In 1922 Lissitzky created designs for Erste Russische Kunstausstellung at the Galerie van Diemen in Berlin, where works by Russian Constructivists, including Tatlin and Rodchenko, were shown. In 1923 he had his first one-man exhibition at the Kestner-Gesellschaft, Hanover. With his frequent travels and contact with other artists, Lissitzky became a transformational figure, with the task of introducing Russian innovations into Europe through collaborative projects and advancing the exchange of experimental forms and ideas.

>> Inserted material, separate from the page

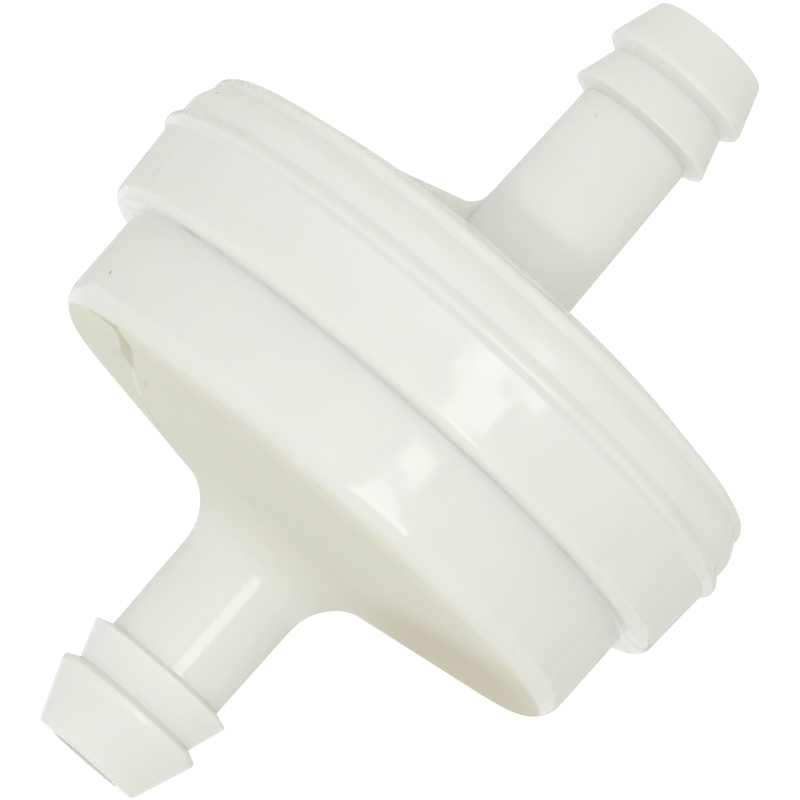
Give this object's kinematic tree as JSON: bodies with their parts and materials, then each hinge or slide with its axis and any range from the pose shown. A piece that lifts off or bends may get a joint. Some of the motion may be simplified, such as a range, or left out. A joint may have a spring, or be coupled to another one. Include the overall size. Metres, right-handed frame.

In 1925 Lissitzky returned to Moscow to teach at VKhUTEMAS — later VKhUTEIN —, which he continued to do until 1930. Between 1925 and 1928 he co-founded a number of periodicals propagating the most progressive tendencies of the 1920s. He continued to be an innovative force in book and exhibition design, and created Soviet pavilions for a number of international expositions, such as the Pressa in Cologne in 1928. He also collaborated with Rodchenko and other avant-garde artists on the propaganda periodical SSSR na stroyke (USSR in Construction, 1930-1941).
Despite his poor health and the increasing rejection of the avant-garde by the Stalinist establishment, Lissitzky persevered in his endeavours. He died of tuberculosis in December 1941.